Part of the problem, I think, is that this election has highlighted differences not just in policy matters but also in fundamental values. People are having difficulty understanding the position of the other side, a problem that has been exacerbated in recent years as more and more of us get information from sources that reinforce our point of view. In addition, The Times writes,
Over the past several decades, the United States has become increasingly segregated by class, with college-educated people marrying, living and socializing apart from less-educated Americans. The result has been that Americans have lost touch with one another, sociologists say, and helps explain why each side is so baffled by the other.
“If you went to Thanksgiving dinner 50 years ago, you’d be very likely to have dinner with people from a different walk of life,” said Robert D. Putnam, a professor of public policy at Harvard and the author of “Our Kids,” an investigation of class divisions in America. “Today, there are far fewer people who are different from us around that table.”

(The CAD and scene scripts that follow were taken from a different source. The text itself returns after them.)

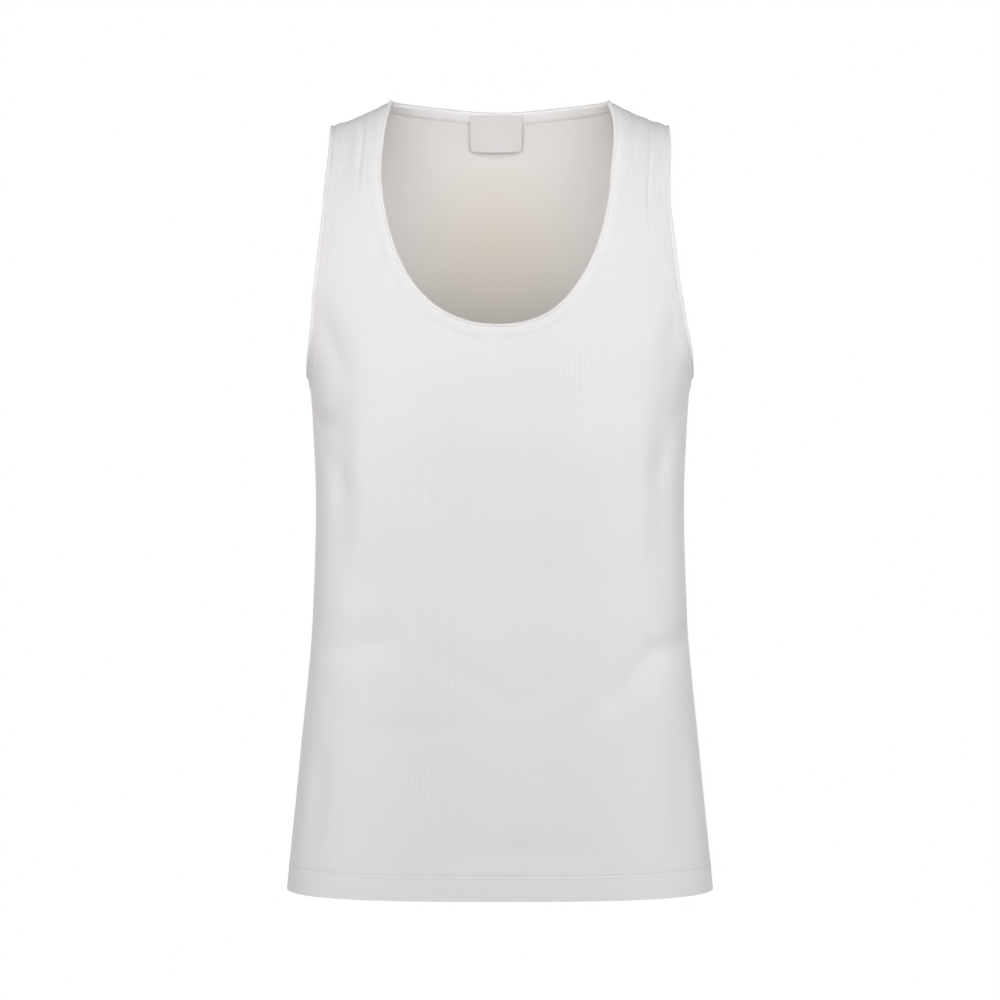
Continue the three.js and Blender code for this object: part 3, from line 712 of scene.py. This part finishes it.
def even_stations(panel, across, drop):
    """Places at even steps of length along one stretch of a cut edge."""
    points = surface(panel, across, drop)
    steps = np.linalg.norm(np.diff(points, axis=0), axis=1)
    length = np.concatenate([[0.0], np.cumsum(steps)])
    count = round(length[-1] / STATION_STEP)
    even = np.linspace(0.0, length[-1], count + 1)[:-1]
    return SimpleNamespace(
        panel=panel,
        across=np.interp(even, length, across),
        drop=np.interp(even, length, drop),
        length=length[-1],
    )


def ways_in(stretch, inward):
    """Steps across and down that go one millimetre into the cloth, at right angles to its edge."""
    along_row, down_row = slopes(stretch.panel, stretch.across, stretch.drop)
    a = (along_row * along_row).sum(axis=1)
    b = (along_row * down_row).sum(axis=1)
    c = (down_row * down_row).sum(axis=1)
    p = (inward * along_row).sum(axis=1)
    q = (inward * down_row).sum(axis=1)
    scale = 1 / (a * c - b * b)
    return (p * c - q * b) * scale, (q * a - p * b) * scale


def edge_frames(stretches, turn):
    """Gives each stretch its normals and its ways into the cloth, and counts the stations."""
    points = []
    for stretch in stretches:
        zero = np.zeros_like(stretch.across)
        points.append(cloth_point(stretch.panel, stretch.across, stretch.drop, zero))
        stretch.normal = outward(stretch.panel, stretch.across, stretch.drop)
    base = np.concatenate(points)
    tangent = unit(np.roll(base, -1, axis=0) - np.roll(base, 1, axis=0)) * turn
    normal = np.concatenate([stretch.normal for stretch in stretches])
    inward = unit(np.cross(tangent, normal))
    first = 0
    for stretch in stretches:
        last = first + len(stretch.across)
        stretch.inward = inward[first:last]
        stretch.step_across, stretch.step_down = ways_in(stretch, stretch.inward)
        first = last
    return len(base)


def beside_edge(stretch, into, out):
    """Points at a distance into the cloth from the edge, or past it where into is negative."""
    reach = max(into, 0.0)
    across = stretch.across + stretch.step_across * reach
    drop = np.clip(stretch.drop + stretch.step_down * reach, 0.0, HEM_DROP)
    point = cloth_point(stretch.panel, across, drop, np.broadcast_to(out, across.shape))
    return point - stretch.inward * max(-into, 0.0)


print(len(BINDING_SECTION), "points round the folded strip")

# %% [markdown]
# A binding is a loop of cloth, so it starts as a grid as long as the loop and as wide as the
# way round the section. The grid's flat places become its UV map, then it is wrapped round the
# edge, and its ends and sides are merged. The strip's own ribs run across it. They stand up
# near the shoulders and along the turned edge, and lie nearly flat elsewhere round each curve,
# where the strip was stretched.

# %% Bindings
RISE_SHAPE = 0.7
RISE_MIDDLE = 0.5
PAST_EDGE_BLEND = (-3.0, 1.0)
WELD = 1e-6


def armhole_stretches(sign):
    parts = []
    for panel, downward in ((front, True), (back, False)):
        drops, across = panel.armhole
        order = slice(None) if downward else slice(None, None, -1)
        parts.append(even_stations(panel, sign * across[order], drops[order]))
    return parts


def neck_stretches():
    root = np.linspace(0.0, 1.0, EDGE_STEPS)
    falling = np.unique(SCOOP_BOTTOM * np.concatenate([root**2, 1 - root**2]))
    across = front_neck_across(falling)
    right_up = even_stations(front, across[::-1], falling[::-1])
    left_down = even_stations(front, -across, falling)
    over = STRAP_INNER * np.cos(np.linspace(0.0, math.pi, 2 * EDGE_STEPS))
    behind = even_stations(back, over, back_neck_drop(over))
    return [right_up, behind, left_down]


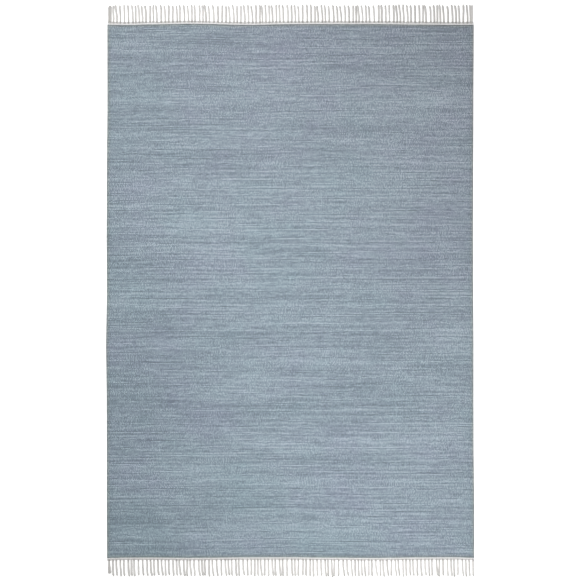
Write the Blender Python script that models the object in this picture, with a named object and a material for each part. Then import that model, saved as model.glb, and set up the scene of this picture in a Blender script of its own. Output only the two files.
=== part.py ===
"""Flatweave rug: one woven cloth with thicker selvedges, and a knotted cotton fringe at each end.

Metres, +Z up. The rug lies flat with its underside on z = 0, its width along X and its length
along Y. The origin is on the underside, at the middle of the whole rug, fringes included.
"""

import math
import random

import bmesh
import bpy

# Cloth
CLOTH_WIDTH = 1.600
CLOTH_LENGTH = 2.330
CLOTH_THICKNESS = 0.005
CLOTH_COLUMN_STEP = 0.032
CLOTH_ROW_STEP = 0.117

# Cross-section of a selvedge, from the outer edge inwards: the weft wraps a bundle of edge warps.
SELVEDGE_PROFILE = (
    {"inwards": 0.0000, "height": 0.0022},
    {"inwards": 0.0009, "height": 0.0050},
    {"inwards": 0.0034, "height": 0.0065},
    {"inwards": 0.0061, "height": 0.0058},
    {"inwards": 0.0082, "height": 0.0045},
    {"inwards": 0.0105, "height": 0.0050},
)

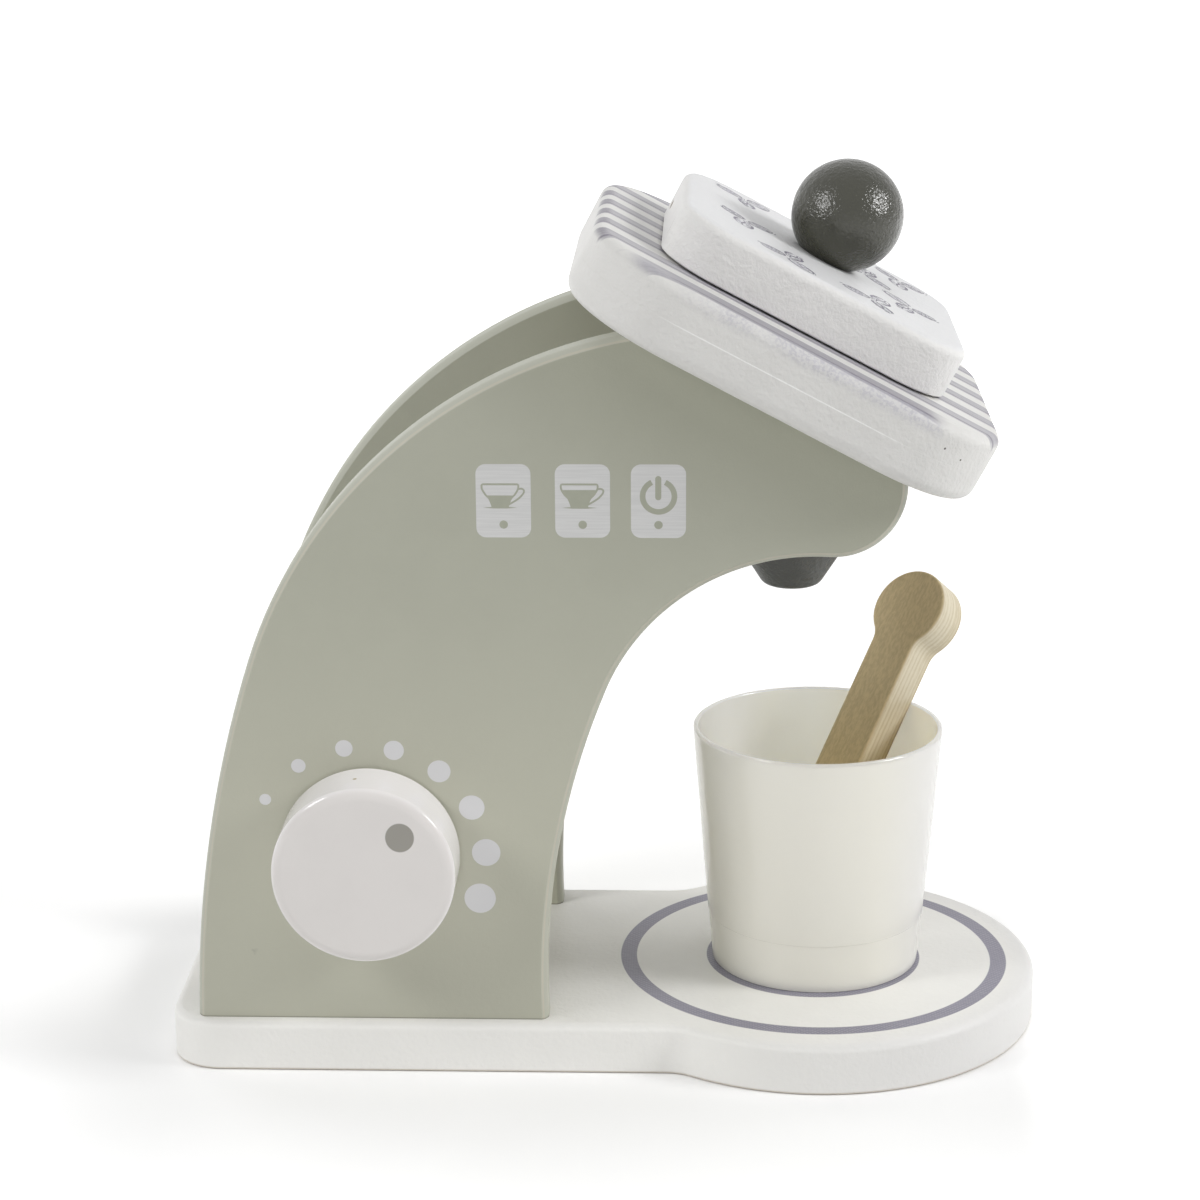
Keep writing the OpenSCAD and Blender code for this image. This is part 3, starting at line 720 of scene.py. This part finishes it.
edged = shader.mix(shader.times(arris, s["arrisShare"]), edged, paintSettings["arris"])
ragged = shader.times(shader.noise(800.0, 2.0), s["smudgeRagged"])
smudge = shader.smooth(shader.plus(shader.gap((x, z), s["smudge"]), ragged), *s["smudgeSize"])
smudged = shader.times(smudge, shader.smooth(y, *s["smudgeFront"]), s["smudgeShare"])
edged = shader.mix(smudged, edged, tuple(c * 0.5 for c in paintSettings["sage"]))
contact = shader.smooth(z, *((baseSettings["thick"] + c) * mm for c in s["contact"]))
edged = shader.mix(shader.times(contact, s["contactShare"]), edged, s["contactTone"])
onPanel = shader.finish(edged, coatRoughness + s["rougher"], sheen)
for panel in panels:
    dress(panel, onPanel)

# glue line and pinholes on the head's side
seamSettings = {
    "rise": 8.2 * mm, "half": 0.13 * mm, "soft": 0.1 * mm, "from": -29 * mm, "to": 28 * mm, "fade": 9 * mm,
    "side": (-50 * mm, -51.5 * mm), "tone": srgb(250, 250, 248), "hole": srgb(92, 88, 82),
    "holes": ((36.5, -49.8, 11.15, 0.25), (41.2, -46.6, 10.0, 0.22), (40.6, -47.2, 12.95, 0.14)),
}


def headSides(shader, coat, along, across, rise):
    s = seamSettings
    line = shader.band(rise, s["rise"] - s["half"], s["rise"] + s["half"], s["soft"])
    starts = shader.smooth(along, s["from"] - s["fade"] / 2, s["from"] + s["fade"])
    ends = shader.smooth(along, s["to"] + s["fade"] / 2, s["to"] - s["fade"])
    line = shader.times(line, starts, ends, shader.smooth(across, *s["side"]))
    shade = shader.mix(line, coat, s["tone"])
    for *spot, size in s["holes"]:
        hole = shader.smooth(shader.gap((along, across, rise), spot), size * 1.3 * mm, size * 0.8 * mm)
        shade = shader.mix(hole, shade, s["hole"])
    return shade


shader = Shader("headPaint")
coat = paintCoat(shader, paintSettings["head"])
orangePeel(shader)
seamed = headSides(shader, coat, *shader.split(shader.local(onHead)))
dress(lowBoard, shader.finish(seamed, coatRoughness, sheen))

# stripes run down the slope of the head and thin out over its rounded edge
stripeSettings = {
    "pitch": 13.35 * mm, "core": -37.4 * mm, "slant": 0.021, "before": 1.5 * mm, "after": 5.7 * mm,
    "lead": 1.5 * mm, "soft": 0.35 * mm, "ink": srgb(182, 180, 185), "deepInk": srgb(122, 117, 129),
    "coreHalf": 0.36 * mm, "echo": 4.3 * mm, "echoHalf": 0.3 * mm, "coreSoft": 0.5 * mm, "wobble": 0.5 * mm,
    "bodyFade": (13.6 * mm, 15.6 * mm), "coreFade": (12.8 * mm, 15.0 * mm), "tips": 46.5 * mm,
    "tipFade": 2.2 * mm, "tipShare": 0.6, "frontEdge": (-49.5 * mm, -50.0 * mm), "echoShare": 0.35,
    "farEdge": (49.5 * mm, 50.0 * mm), "streaks": (30, 1500, 30), "streakShare": 0.4,
}
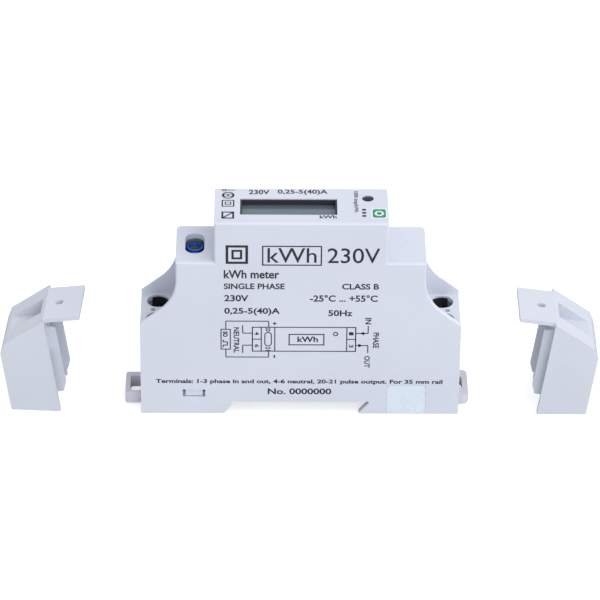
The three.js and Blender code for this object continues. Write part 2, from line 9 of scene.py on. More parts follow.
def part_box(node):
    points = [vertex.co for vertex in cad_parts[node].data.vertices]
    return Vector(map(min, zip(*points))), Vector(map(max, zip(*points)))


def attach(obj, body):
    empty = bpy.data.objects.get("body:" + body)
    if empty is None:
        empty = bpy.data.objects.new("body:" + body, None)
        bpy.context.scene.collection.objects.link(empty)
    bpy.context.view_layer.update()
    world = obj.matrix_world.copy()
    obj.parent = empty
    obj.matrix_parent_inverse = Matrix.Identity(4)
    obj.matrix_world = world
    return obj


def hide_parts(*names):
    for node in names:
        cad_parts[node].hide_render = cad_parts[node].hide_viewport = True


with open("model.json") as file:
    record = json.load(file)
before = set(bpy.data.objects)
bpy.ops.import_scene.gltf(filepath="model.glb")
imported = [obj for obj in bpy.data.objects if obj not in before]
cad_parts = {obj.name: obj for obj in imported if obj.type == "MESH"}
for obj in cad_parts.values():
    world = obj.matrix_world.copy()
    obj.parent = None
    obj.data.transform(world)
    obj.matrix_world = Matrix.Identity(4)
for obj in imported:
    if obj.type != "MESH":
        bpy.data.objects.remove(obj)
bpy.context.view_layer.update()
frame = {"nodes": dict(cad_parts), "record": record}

Thank you. This article may help me recover from my emotional devistation to the point where I can get out to fight another day…..and to fight for the rights of our most vulnerable.
When I read ‘True North’ in your title, I was expecting to read something about Canadian values … the line from our national anthem is ‘the True North, strong and free.’ Stay strong, American friends. As our current Prime Minister’s father said back in the 60s, living next door to you ‘is like sleeping with an elephant.’ And try to have a Happy Thanksgiving!
Thank you for writing about this. I think we all have to reaffirm our values and goals and try to stay grounded. Still, it will be harder for those groups that fear being targeted and we must do all we can to fight this and help them feel and be safe!